• Data block:
━━━━━━━━━━━━━━━━

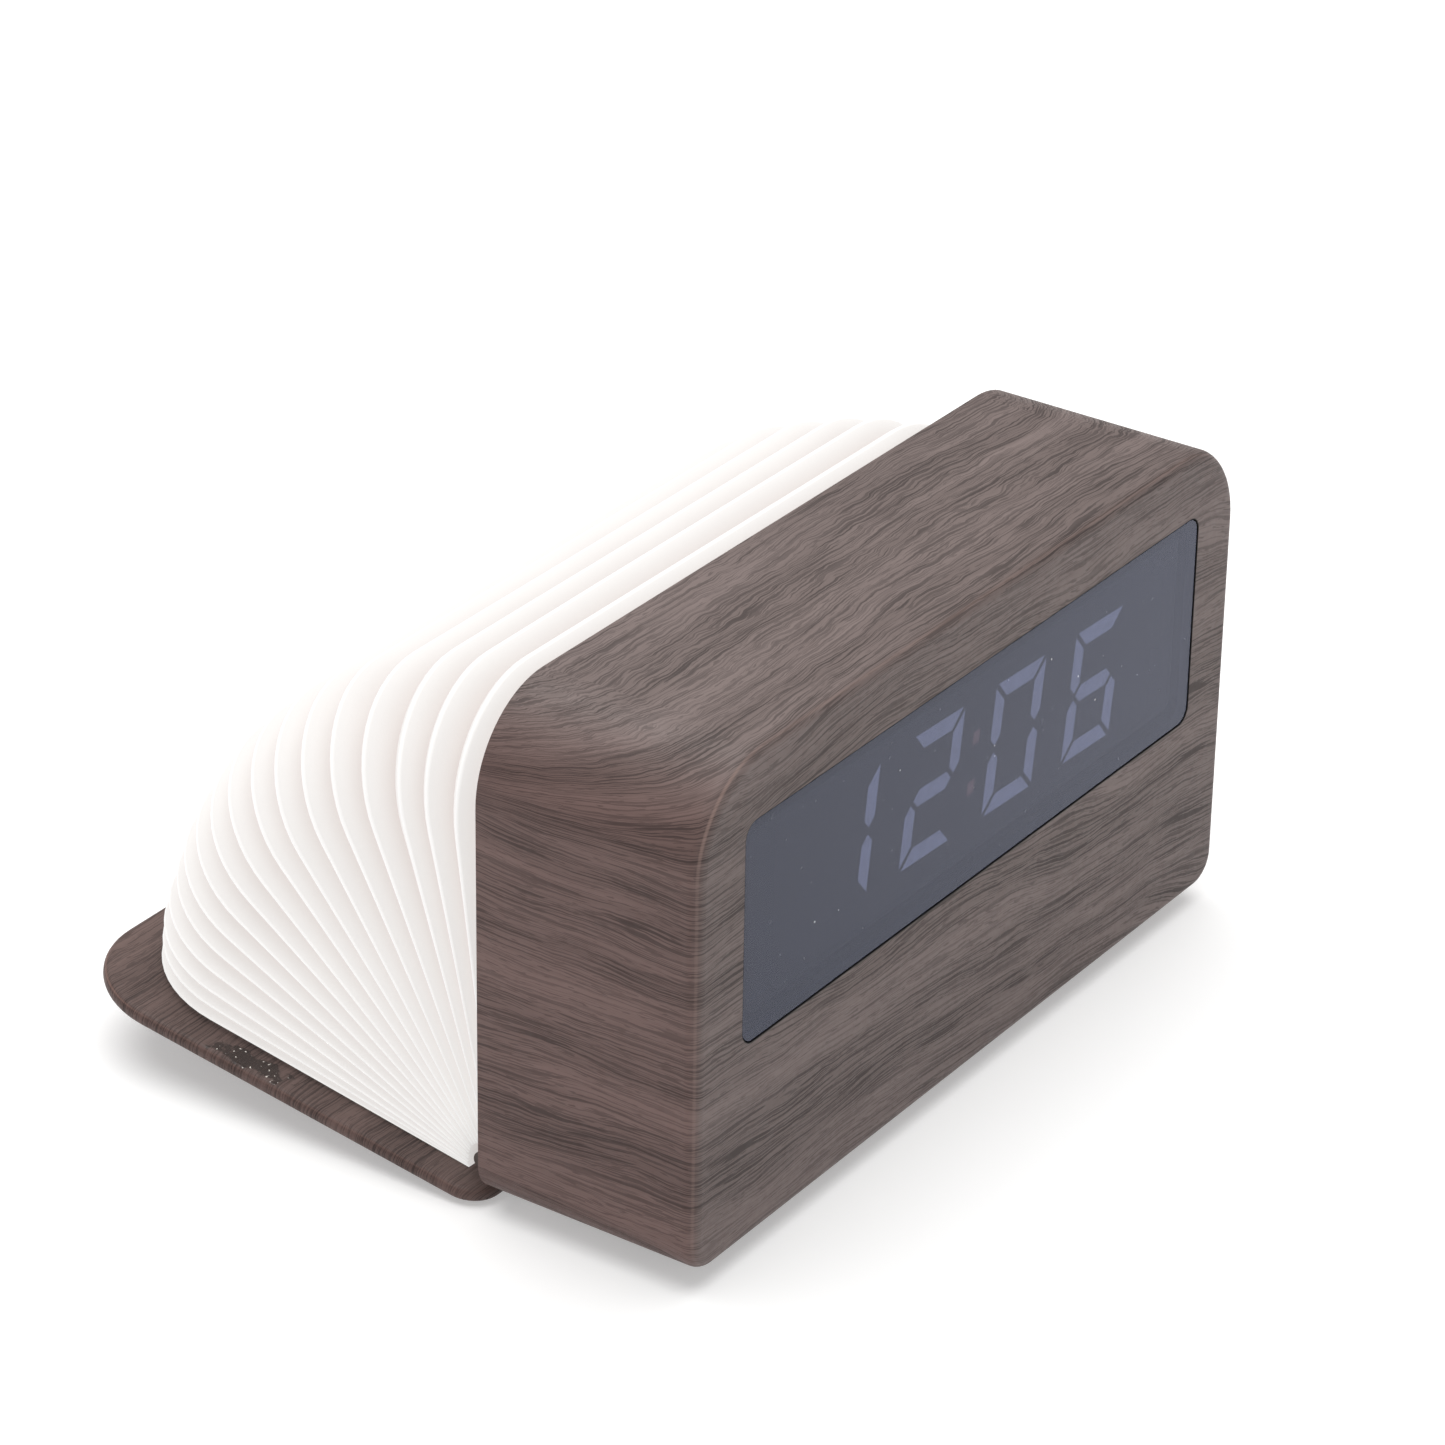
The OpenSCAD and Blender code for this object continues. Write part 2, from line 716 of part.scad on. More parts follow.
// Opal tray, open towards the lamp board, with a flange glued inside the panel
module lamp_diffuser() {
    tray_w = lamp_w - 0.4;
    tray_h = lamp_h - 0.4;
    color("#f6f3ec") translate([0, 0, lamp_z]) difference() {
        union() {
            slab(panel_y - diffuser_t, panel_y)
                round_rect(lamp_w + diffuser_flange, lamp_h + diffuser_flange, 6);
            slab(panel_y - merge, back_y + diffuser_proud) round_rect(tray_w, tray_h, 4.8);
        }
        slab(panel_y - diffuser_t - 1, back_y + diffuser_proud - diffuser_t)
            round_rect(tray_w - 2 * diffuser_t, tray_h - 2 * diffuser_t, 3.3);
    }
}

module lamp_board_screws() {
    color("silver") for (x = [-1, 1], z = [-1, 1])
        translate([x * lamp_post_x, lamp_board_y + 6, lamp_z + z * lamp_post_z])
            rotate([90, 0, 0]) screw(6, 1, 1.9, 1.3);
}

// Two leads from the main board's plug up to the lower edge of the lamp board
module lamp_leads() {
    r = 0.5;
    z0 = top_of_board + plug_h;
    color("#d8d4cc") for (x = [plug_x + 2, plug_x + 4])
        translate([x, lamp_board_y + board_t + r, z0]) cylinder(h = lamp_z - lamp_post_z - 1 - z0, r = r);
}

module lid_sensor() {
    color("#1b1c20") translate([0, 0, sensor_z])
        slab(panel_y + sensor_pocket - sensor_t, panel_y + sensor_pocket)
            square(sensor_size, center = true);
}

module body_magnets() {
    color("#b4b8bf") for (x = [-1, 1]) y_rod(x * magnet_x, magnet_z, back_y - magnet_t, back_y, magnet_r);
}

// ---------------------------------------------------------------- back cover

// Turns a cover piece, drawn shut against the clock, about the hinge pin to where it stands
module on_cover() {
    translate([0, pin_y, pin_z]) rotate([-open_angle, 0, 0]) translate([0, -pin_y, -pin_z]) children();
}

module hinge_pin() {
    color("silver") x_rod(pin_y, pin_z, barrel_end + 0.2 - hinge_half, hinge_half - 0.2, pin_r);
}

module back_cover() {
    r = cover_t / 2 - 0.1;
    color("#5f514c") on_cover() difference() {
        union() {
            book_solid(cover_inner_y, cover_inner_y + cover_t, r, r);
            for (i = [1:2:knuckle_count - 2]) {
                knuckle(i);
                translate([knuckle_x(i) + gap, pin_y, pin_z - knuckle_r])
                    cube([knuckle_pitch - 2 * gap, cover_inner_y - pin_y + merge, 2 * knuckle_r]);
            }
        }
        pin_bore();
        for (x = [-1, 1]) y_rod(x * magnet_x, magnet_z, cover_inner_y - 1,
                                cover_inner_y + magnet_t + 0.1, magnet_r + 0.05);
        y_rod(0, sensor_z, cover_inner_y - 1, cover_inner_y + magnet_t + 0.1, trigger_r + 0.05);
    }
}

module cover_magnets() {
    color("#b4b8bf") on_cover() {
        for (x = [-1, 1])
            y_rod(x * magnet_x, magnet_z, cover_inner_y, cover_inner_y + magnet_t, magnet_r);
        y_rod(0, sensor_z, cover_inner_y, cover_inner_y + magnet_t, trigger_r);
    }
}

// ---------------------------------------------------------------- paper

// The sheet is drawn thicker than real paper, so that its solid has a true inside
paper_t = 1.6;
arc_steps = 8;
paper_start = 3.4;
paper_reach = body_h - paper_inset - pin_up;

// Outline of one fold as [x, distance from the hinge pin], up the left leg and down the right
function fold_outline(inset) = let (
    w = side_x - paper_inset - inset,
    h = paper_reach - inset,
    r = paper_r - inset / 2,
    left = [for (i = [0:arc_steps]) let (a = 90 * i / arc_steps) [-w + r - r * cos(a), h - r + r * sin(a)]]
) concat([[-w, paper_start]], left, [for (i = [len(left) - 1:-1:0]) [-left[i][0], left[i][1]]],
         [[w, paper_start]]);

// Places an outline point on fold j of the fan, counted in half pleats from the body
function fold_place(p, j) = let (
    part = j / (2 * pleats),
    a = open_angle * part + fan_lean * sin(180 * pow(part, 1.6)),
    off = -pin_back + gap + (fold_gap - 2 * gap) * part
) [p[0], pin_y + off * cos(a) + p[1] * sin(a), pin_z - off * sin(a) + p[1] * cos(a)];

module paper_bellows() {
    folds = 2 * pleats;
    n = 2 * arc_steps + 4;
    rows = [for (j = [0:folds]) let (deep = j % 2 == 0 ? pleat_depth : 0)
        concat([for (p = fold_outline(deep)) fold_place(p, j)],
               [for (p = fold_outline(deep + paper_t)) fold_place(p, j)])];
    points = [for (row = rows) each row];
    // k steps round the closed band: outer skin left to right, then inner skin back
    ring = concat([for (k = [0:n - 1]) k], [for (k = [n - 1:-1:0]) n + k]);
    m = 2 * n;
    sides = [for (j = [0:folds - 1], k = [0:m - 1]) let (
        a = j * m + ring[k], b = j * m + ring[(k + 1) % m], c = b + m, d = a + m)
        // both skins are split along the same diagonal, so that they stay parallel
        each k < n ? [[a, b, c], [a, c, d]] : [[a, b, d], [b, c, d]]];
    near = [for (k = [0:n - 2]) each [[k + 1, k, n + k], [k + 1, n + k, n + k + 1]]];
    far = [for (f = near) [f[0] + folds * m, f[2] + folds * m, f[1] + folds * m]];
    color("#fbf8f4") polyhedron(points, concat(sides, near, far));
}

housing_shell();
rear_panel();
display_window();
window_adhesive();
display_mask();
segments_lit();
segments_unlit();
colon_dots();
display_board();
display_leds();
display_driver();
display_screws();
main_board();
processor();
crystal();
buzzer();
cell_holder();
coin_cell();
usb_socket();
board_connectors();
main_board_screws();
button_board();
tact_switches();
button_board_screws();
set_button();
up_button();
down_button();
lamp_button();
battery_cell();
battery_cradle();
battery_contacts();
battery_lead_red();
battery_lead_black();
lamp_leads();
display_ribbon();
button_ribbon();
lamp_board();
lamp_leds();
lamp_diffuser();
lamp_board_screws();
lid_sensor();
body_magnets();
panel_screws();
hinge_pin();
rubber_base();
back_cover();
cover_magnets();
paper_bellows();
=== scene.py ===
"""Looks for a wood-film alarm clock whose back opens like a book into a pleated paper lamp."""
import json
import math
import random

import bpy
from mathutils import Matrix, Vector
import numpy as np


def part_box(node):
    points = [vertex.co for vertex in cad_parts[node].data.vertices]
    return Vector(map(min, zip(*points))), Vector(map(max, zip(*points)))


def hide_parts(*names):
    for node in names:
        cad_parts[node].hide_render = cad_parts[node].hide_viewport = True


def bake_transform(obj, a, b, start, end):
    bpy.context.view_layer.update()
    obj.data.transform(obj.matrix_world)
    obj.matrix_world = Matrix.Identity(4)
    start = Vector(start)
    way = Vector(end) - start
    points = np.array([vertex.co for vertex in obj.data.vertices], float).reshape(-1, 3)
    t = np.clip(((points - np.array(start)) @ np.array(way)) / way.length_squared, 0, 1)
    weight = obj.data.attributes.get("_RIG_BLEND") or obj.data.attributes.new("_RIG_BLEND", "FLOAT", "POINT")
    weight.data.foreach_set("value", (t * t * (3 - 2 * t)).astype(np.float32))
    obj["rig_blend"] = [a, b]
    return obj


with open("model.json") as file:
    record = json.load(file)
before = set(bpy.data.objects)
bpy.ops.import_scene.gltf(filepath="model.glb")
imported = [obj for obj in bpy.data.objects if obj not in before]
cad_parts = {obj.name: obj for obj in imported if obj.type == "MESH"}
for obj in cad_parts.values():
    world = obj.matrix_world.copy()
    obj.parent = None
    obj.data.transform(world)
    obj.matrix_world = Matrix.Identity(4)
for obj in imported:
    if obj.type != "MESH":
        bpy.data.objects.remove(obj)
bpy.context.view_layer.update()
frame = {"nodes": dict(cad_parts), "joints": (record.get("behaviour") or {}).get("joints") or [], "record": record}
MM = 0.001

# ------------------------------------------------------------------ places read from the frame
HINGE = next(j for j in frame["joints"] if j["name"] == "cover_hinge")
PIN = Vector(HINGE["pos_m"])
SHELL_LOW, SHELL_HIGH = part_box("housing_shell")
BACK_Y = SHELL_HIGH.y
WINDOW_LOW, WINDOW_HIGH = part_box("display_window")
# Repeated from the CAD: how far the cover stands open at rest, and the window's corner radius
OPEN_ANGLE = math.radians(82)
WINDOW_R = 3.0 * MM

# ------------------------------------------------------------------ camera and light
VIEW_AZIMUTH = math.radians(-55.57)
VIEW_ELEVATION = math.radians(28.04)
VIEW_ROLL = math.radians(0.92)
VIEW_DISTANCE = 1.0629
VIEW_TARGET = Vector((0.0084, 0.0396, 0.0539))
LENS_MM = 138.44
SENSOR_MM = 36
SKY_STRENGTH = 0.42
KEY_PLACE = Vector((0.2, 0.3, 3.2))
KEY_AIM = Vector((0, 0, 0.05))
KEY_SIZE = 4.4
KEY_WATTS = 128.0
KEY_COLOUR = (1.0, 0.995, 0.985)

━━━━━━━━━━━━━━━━

• The problem: Copy out precisely the lines from the line with "housing_shell();" to the line with "cad_parts[node].hide_render = cad_parts[node].hide_viewport" in the material above, including those two lines and omitting all the rest.

• Task response:
housing_shell();
rear_panel();
display_window();
window_adhesive();
display_mask();
segments_lit();
segments_unlit();
colon_dots();
display_board();
display_leds();
display_driver();
display_screws();
main_board();
processor();
crystal();
buzzer();
cell_holder();
coin_cell();
usb_socket();
board_connectors();
main_board_screws();
button_board();
tact_switches();
button_board_screws();
set_button();
up_button();
down_button();
lamp_button();
battery_cell();
battery_cradle();
battery_contacts();
battery_lead_red();
battery_lead_black();
lamp_leads();
display_ribbon();
button_ribbon();
lamp_board();
lamp_leds();
lamp_diffuser();
lamp_board_screws();
lid_sensor();
body_magnets();
panel_screws();
hinge_pin();
rubber_base();
back_cover();
cover_magnets();
paper_bellows();
=== scene.py ===
"""Looks for a wood-film alarm clock whose back opens like a book into a pleated paper lamp."""
import json
import math
import random

import bpy
from mathutils import Matrix, Vector
import numpy as np


def part_box(node):
    points = [vertex.co for vertex in cad_parts[node].data.vertices]
    return Vector(map(min, zip(*points))), Vector(map(max, zip(*points)))


def hide_parts(*names):
    for node in names:
        cad_parts[node].hide_render = cad_parts[node].hide_viewport = True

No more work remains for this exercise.